- [AIM OF THE TASK]
Among the lines below, keep only those from the one containing "FLY_WIDTH / 2 +" through the one containing "import random", and reproduce them exactly.

..............................

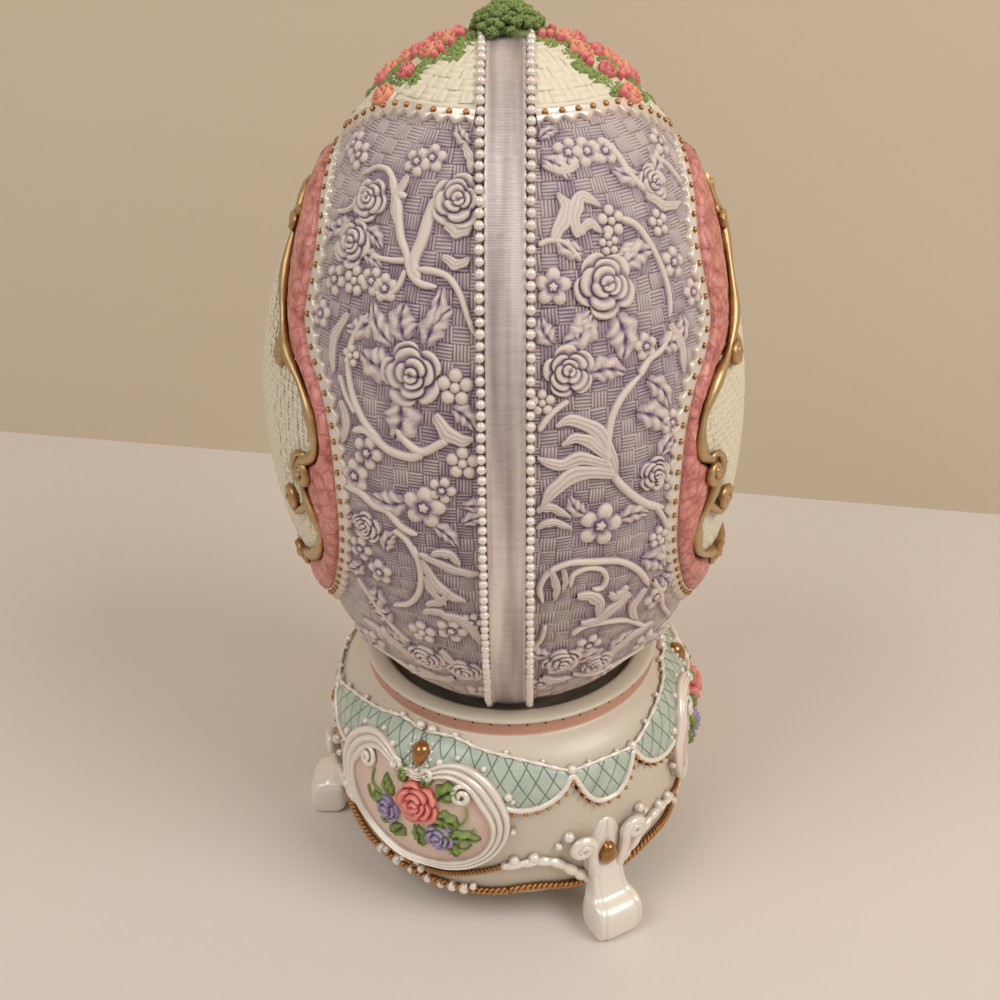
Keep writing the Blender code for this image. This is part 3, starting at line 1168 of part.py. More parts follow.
pinion = gear("cylinder_pinion", PINION_TEETH, PINION_PITCH, PINION_ADDENDUM, PINION_DEDENDUM, PINION_LENGTH,
              0.24, 0.0, BRASS)
combine(cylinder_arbor, along_x(pinion, PINION_X, 0.0, CYLINDER_Z, -math.pi / 2), "UNION")
along_x(gear("cylinder_end_gear", END_GEAR_TEETH, END_PITCH, GEAR_ADDENDUM, GEAR_DEDENDUM, GEAR_THICKNESS, 0.30,
             AXLE_RADIUS + SEAT, BRASS), END_GEAR_X, 0.0, CYLINDER_Z, 0.0)

# Governor: a shaft with a pinion and a worm wheel, and the upright worm with its air fly
governor_shaft = rod("governor_shaft", GOVERNOR_SHAFT_RADIUS, (GOVERNOR_FRAME_X, GOVERNOR_Y, CYLINDER_Z),
                     (OUTER_BRACKET_X + BRACKET_THICKNESS, GOVERNOR_Y, CYLINDER_Z), STEEL, 12)
combine(governor_shaft, along_x(gear("governor_pinion", GOVERNOR_PINION_TEETH, GOVERNOR_PITCH, GEAR_ADDENDUM,
                                     GEAR_DEDENDUM, GEAR_THICKNESS, 0.30, 0.0, BRASS), END_GEAR_X, GOVERNOR_Y,
                                CYLINDER_Z, math.pi / GOVERNOR_PINION_TEETH), "UNION")
worm_wheel = gear("worm_wheel", WORM_WHEEL_TEETH, WORM_WHEEL_RADIUS, WORM_WHEEL_ADDENDUM, WORM_WHEEL_DEDENDUM,
                  GEAR_THICKNESS, 0.20, GOVERNOR_SHAFT_RADIUS + SEAT, BRASS)
along_x(worm_wheel, WORM_X - GEAR_THICKNESS / 2, GOVERNOR_Y, CYLINDER_Z)

WORM_PITCH = 2 * math.pi * WORM_WHEEL_RADIUS / WORM_WHEEL_TEETH


def worm_thread():
    """A right-hand helical ridge; half a pitch off the wheel's middle tooth."""
    turns, per_turn = 2, 8
    inner, outer, half = WORM_CORE + 0.02 * MM, WORM_RADIUS + 0.12 * MM, 0.15 * MM

    def place(u, v):
        turn = 2 * math.pi * turns * v
        height = CYLINDER_Z + WORM_PITCH * (turns * (v - 0.5) - 0.25)
        corner = int(round(4 * u)) % 4
        radius = (inner, outer, outer, inner)[corner]
        rise = (-half, -half * 0.6, half * 0.6, half)[corner]
        return Vector((WORM_X + radius * math.cos(turn), WORM_Y + radius * math.sin(turn), height + rise))
    return add_object("worm_thread", closed_grid(4, turns * per_turn, place), STEEL, smooth=False)


worm = rod("worm", WORM_CORE, (WORM_X, WORM_Y, BED_TOP_Z + SEAT), (WORM_X, WORM_Y, FLY_BRIDGE_Z + 1.0 * MM),
           STEEL, 12)
combine(worm, worm_thread(), "UNION")
fly = block("air_fly", (WORM_X - FLY_WIDTH / 2, WORM_Y - 0.3 * MM, FLY_BOTTOM_Z),
            (WORM_X + FLY_WIDTH / 2, WORM_Y + 0.3 * MM, FLY_BOTTOM_Z + FLY_HEIGHT), BRASS)
combine(fly, rod("fly_collar", WORM_CORE + SEAT + 0.6 * MM, (WORM_X, WORM_Y, FLY_BOTTOM_Z),
                 (WORM_X, WORM_Y, FLY_BOTTOM_Z + FLY_HEIGHT), BRASS, 12), "UNION")
combine(fly, rod("fly_bore", WORM_CORE + SEAT, (WORM_X, WORM_Y, FLY_BOTTOM_Z - THROUGH),
                 (WORM_X, WORM_Y, FLY_BOTTOM_Z + FLY_HEIGHT + THROUGH), BRASS, 12), "DIFFERENCE")

# Bedplate casting with the comb's raised land
COMB_TIP_Y = -(CYLINDER_RADIUS + PIN_HEIGHT + COMB_TIP_GAP)
COMB_BACK_Y = COMB_TIP_Y - COMB_DEPTH
COMB_BOTTOM_Z = CYLINDER_Z - COMB_THICKNESS / 2
COMB_TOP_Z = COMB_BOTTOM_Z + COMB_THICKNESS
COMB_SCREW_Y = COMB_BACK_Y + 2.2 * MM
COMB_SCREWS_X = (CYLINDER_X + 2.5 * MM, CYLINDER_X + CYLINDER_LENGTH - 2.5 * MM)
BED_FRONT_Y = COMB_BACK_Y - 1.0 * MM


def bedplate():
    bm = bmesh.new()
    cut = 4.0 * MM
    outline = ((BED_LEFT_X + cut, BED_FRONT_Y), (BED_RIGHT_X - 5 * MM, BED_FRONT_Y),
               (BED_RIGHT_X, BED_FRONT_Y + 8 * MM), (BED_RIGHT_X, BED_BACK_Y - cut),
               (BED_RIGHT_X - cut, BED_BACK_Y), (BED_LEFT_X + cut, BED_BACK_Y),
               (BED_LEFT_X, BED_BACK_Y - cut), (BED_LEFT_X, BED_FRONT_Y + cut))
    face = bm.faces.new([bm.verts.new((x, y, BED_BOTTOM_Z)) for x, y in outline])
    grown = bmesh.ops.extrude_face_region(bm, geom=[face], use_keep_orig=True)
    bmesh.ops.translate(bm, verts=[item for item in grown["geom"] if isinstance(item, bmesh.types.BMVert)],
                        vec=(0, 0, BEDPLATE_THICKNESS))
    bmesh.ops.recalc_face_normals(bm, faces=bm.faces)
    made = add_object("bedplate", bm, ZINC, smooth=False)
    land = block("comb_land", (CYLINDER_X, COMB_BACK_Y, BED_TOP_Z - 0.5 * MM),
                 (CYLINDER_X + CYLINDER_LENGTH, COMB_BACK_Y + 4.5 * MM, COMB_BOTTOM_Z - SEAT), ZINC)
    combine(made, land, "UNION")
    for index, (x, y) in enumerate(MOVEMENT_SCREW_SPOTS):
        combine(made, rod("bed_hole_%d" % index, SCREW_RADIUS + SEAT, (x, y, BED_BOTTOM_Z - THROUGH),
                          (x, y, BED_TOP_Z + THROUGH), ZINC, 8), "DIFFERENCE")
    combine(made, rod("bed_key_hole", ARBOR_RADIUS + RUNNING, (0, 0, BED_BOTTOM_Z - THROUGH),
                      (0, 0, BED_TOP_Z + THROUGH), ZINC, 16), "DIFFERENCE")
    lug(made, "inner_lug", INNER_BRACKET_X, -BRACKET_MARGIN, BRACKET_MARGIN, ((0.0, AXLE_RADIUS),))
    lug(made, "outer_lug", OUTER_BRACKET_X, -BRACKET_MARGIN, GOVERNOR_Y + BRACKET_MARGIN,
        ((0.0, AXLE_RADIUS), (GOVERNOR_Y, GOVERNOR_SHAFT_RADIUS)))
    for index, x in enumerate(COMB_SCREWS_X):
        combine(made, rod("land_hole_%d" % index, COMB_SCREW_RADIUS + SEAT,
                          (x, COMB_SCREW_Y, COMB_BOTTOM_Z - COMB_SCREW_DEPTH - 2 * SEAT),
                          (x, COMB_SCREW_Y, COMB_BOTTOM_Z + THROUGH), ZINC, 8), "DIFFERENCE")
    return made


def lug(target, name, x, low_y, high_y, holes):
    """Adds an upright bearing plate with (y, radius) holes at the cylinder's height."""
    combine(target, block(name, (x, low_y, BED_TOP_Z - THROUGH), (x + BRACKET_THICKNESS, high_y, BRACKET_TOP_Z),
                          ZINC), "UNION")
    for index, (y, radius) in enumerate(holes):
        combine(target, rod("%s_hole_%d" % (name, index), radius + RUNNING, (x - SEAT, y, CYLINDER_Z),
                            (x + BRACKET_THICKNESS + SEAT, y, CYLINDER_Z), ZINC, 12), "DIFFERENCE")


bedplate()


def steel_comb():
    """A flat comb with one tooth for each note, its tips towards the cylinder."""
    width = 0.62 * NOTE_PITCH
    root_y = COMB_BACK_Y + 5.0 * MM
    left = CYLINDER_X + 0.2 * MM
    right = CYLINDER_X + CYLINDER_LENGTH - 0.2 * MM
    outline = [(left, COMB_BACK_Y), (right, COMB_BACK_Y), (right, root_y)]
    for note in reversed(range(NOTES)):
        middle = CYLINDER_X + NOTE_MARGIN + note * NOTE_PITCH
        outline += [(middle + width / 2, root_y), (middle + width / 2, COMB_TIP_Y),
                    (middle - width / 2, COMB_TIP_Y), (middle - width / 2, root_y)]
    outline.append((left, root_y))
    bm = bmesh.new()
    corners = [bm.verts.new((x, y, COMB_BOTTOM_Z)) for x, y in outline]
    rim = [bm.edges.new(pair) for pair in zip(corners, corners[1:] + corners[:1])]
    bmesh.ops.triangle_fill(bm, edges=rim, use_beauty=True)
    grown = bmesh.ops.extrude_face_region(bm, geom=bm.faces[:], use_keep_orig=True)
    bmesh.ops.translate(bm, verts=[item for item in grown["geom"] if isinstance(item, bmesh.types.BMVert)],
                        vec=(0, 0, COMB_THICKNESS))
    bmesh.ops.recalc_face_normals(bm, faces=bm.faces)
    made = add_object("steel_comb", bm, STEEL, smooth=False)
    for index, x in enumerate(COMB_SCREWS_X):
        combine(made, rod("comb_hole_%d" % index, COMB_SCREW_RADIUS + SEAT,
                          (x, COMB_SCREW_Y, COMB_BOTTOM_Z - THROUGH),
                          (x, COMB_SCREW_Y, COMB_TOP_Z + THROUGH), STEEL, 8), "DIFFERENCE")
    return made


steel_comb()

for index, x in enumerate(COMB_SCREWS_X):
    head = COMB_TOP_Z + SEAT
    comb_screw = turned("comb_screw_%d" % (index + 1), (
        (0.0, head + 0.8 * MM), (1.4 * MM, head + 0.6 * MM), (1.4 * MM, head), (COMB_SCREW_RADIUS, head),
        (COMB_SCREW_RADIUS, COMB_BOTTOM_Z - COMB_SCREW_DEPTH), (0.0, COMB_BOTTOM_Z - COMB_SCREW_DEPTH)), STEEL, 10)
    comb_screw.location = (x, COMB_SCREW_Y, 0.0)


# Governor frame: a plate beside the worm with a bridge over the fly
governor_frame = block("governor_frame", (GOVERNOR_FRAME_X, GOVERNOR_Y - 1.9 * MM, BED_TOP_Z + SEAT),
                       (GOVERNOR_FRAME_X + BRACKET_THICKNESS, WORM_Y + 3.6 * MM, FLY_BRIDGE_Z + BRACKET_THICKNESS),
                       ZINC)
combine(governor_frame, block("fly_bridge", (GOVERNOR_FRAME_X + 0.2 * MM, WORM_Y - 2.0 * MM, FLY_BRIDGE_Z),
                              (WORM_X + 2.4 * MM, WORM_Y + 2.0 * MM, FLY_BRIDGE_Z + BRACKET_THICKNESS), ZINC),
        "UNION")
combine(governor_frame, rod("governor_shaft_hole", GOVERNOR_SHAFT_RADIUS + RUNNING,
                            (GOVERNOR_FRAME_X - THROUGH, GOVERNOR_Y, CYLINDER_Z),
                            (GOVERNOR_FRAME_X + BRACKET_THICKNESS + THROUGH, GOVERNOR_Y, CYLINDER_Z), ZINC, 16),
        "DIFFERENCE")
combine(governor_frame, rod("fly_pivot_hole", WORM_CORE + RUNNING, (WORM_X, WORM_Y, FLY_BRIDGE_Z - THROUGH),
                            (WORM_X, WORM_Y, FLY_BRIDGE_Z + BRACKET_THICKNESS + THROUGH), ZINC, 16), "DIFFERENCE")
combine(governor_frame, rod("fly_sweep", FLY_WIDTH / 2 + END_PLAY, (WORM_X, WORM_Y, FLY_BOTTOM_Z - END_PLAY),
                            (WORM_X, WORM_Y, FLY_BOTTOM_Z + FLY_HEIGHT + END_PLAY), ZINC, 24), "DIFFERENCE")
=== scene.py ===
"""Pedestal egg music box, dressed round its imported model.

The sections follow the object as it is put together, from the movement in the base up to the flowers on
the egg's top. Lengths on the object are in millimetres until a mesh is placed, then in metres.
"""
import functools
import math
import random

import bmesh
import bpy
import numpy as np
from mathutils import Matrix, Vector
from mathutils.kdtree import KDTree


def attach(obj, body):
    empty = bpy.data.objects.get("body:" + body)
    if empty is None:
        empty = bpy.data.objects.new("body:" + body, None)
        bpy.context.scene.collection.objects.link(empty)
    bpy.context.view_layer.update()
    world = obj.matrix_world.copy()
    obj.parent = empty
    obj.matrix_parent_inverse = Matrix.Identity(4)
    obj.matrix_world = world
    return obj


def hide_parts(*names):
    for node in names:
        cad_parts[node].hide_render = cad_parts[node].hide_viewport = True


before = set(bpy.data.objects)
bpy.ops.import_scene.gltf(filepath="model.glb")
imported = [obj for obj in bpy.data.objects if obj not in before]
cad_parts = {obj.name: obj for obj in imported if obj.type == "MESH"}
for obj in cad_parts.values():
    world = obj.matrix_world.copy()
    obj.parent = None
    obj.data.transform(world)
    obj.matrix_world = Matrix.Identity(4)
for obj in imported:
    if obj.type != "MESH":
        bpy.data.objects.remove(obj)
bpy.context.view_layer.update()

# Movement and bottom cover
# A bought wind-up movement of brass, steel and cast zinc, screwed to a moulded cover. None of it shows in
# the photograph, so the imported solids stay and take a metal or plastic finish.


class Wire:
    """An output in a material's node tree. Sums and products of wires add Math nodes."""

    def __init__(self, tree, socket=None):
        self.tree, self.socket = tree, socket

    def node(self, kind, settings=None, sockets=None, output=0):
        """Adds a node of a kind, with its settings and the values or wires of its sockets."""
        made = self.tree.nodes.new("ShaderNode" + kind)
        for name, value in (settings or {}).items():
            if name == "stops":
                ramp = made.color_ramp
                while len(ramp.elements) < len(value):
                    ramp.elements.new(0.5)
                for stop, (place, colour) in zip(ramp.elements, value):
                    stop.position, stop.color = place, (*colour, 1.0)
            else:
                setattr(made, name, value)
        for name, value in (sockets or {}).items():
            if isinstance(value, Wire):
                self.tree.links.new(value.socket, made.inputs[name])
            else:
                made.inputs[name].default_value = value
        return Wire(self.tree, made.outputs[output])

    def sum_node(self, operation, first, second):
        return self.node("Math", {"operation": operation}, {0: first, 1: second})

    def __add__(self, other):
        return self.sum_node("ADD", self, other)

    def __radd__(self, other):
        return self.sum_node("ADD", other, self)

    def __sub__(self, other):
        return self.sum_node("SUBTRACT", self, other)

    def __rsub__(self, other):
        return self.sum_node("SUBTRACT", other, self)

    def __mul__(self, other):
        return self.sum_node("MULTIPLY", self, other)

    def __pow__(self, other):
        return self.sum_node("POWER", self, other)

    def clamped(self):
        return self.node("Clamp", None, {"Value": self})

    def noise(self, scale, detail=3.0, roughness=0.5, stretch=None):
        """Smooth noise about 0.5, its scale in features to the metre, on a wire of coordinates."""
        spot = self.node("Mapping", None, {"Vector": self, "Scale": stretch}) if stretch else self
        return spot.node("TexNoise", None, {"Vector": spot, "Scale": scale, "Detail": detail,
                                            "Roughness": roughness})

    def ramp(self, *stops):
        """A colour for each value, through stops of (place, linear colour)."""
        return self.node("ValToRGB", {"stops": stops}, {"Fac": self})

    def mixed(self, first, second):
        """The first colour where this wire is 0 and the second where it is 1."""
        return self.node("Mix", {"data_type": "RGBA"}, {0: self, 6: first, 7: second}, 2)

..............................

- [RESULT]
combine(governor_frame, rod("fly_sweep", FLY_WIDTH / 2 + END_PLAY, (WORM_X, WORM_Y, FLY_BOTTOM_Z - END_PLAY),
                            (WORM_X, WORM_Y, FLY_BOTTOM_Z + FLY_HEIGHT + END_PLAY), ZINC, 24), "DIFFERENCE")
=== scene.py ===
"""Pedestal egg music box, dressed round its imported model.

The sections follow the object as it is put together, from the movement in the base up to the flowers on
the egg's top. Lengths on the object are in millimetres until a mesh is placed, then in metres.
"""
import functools
import math
import random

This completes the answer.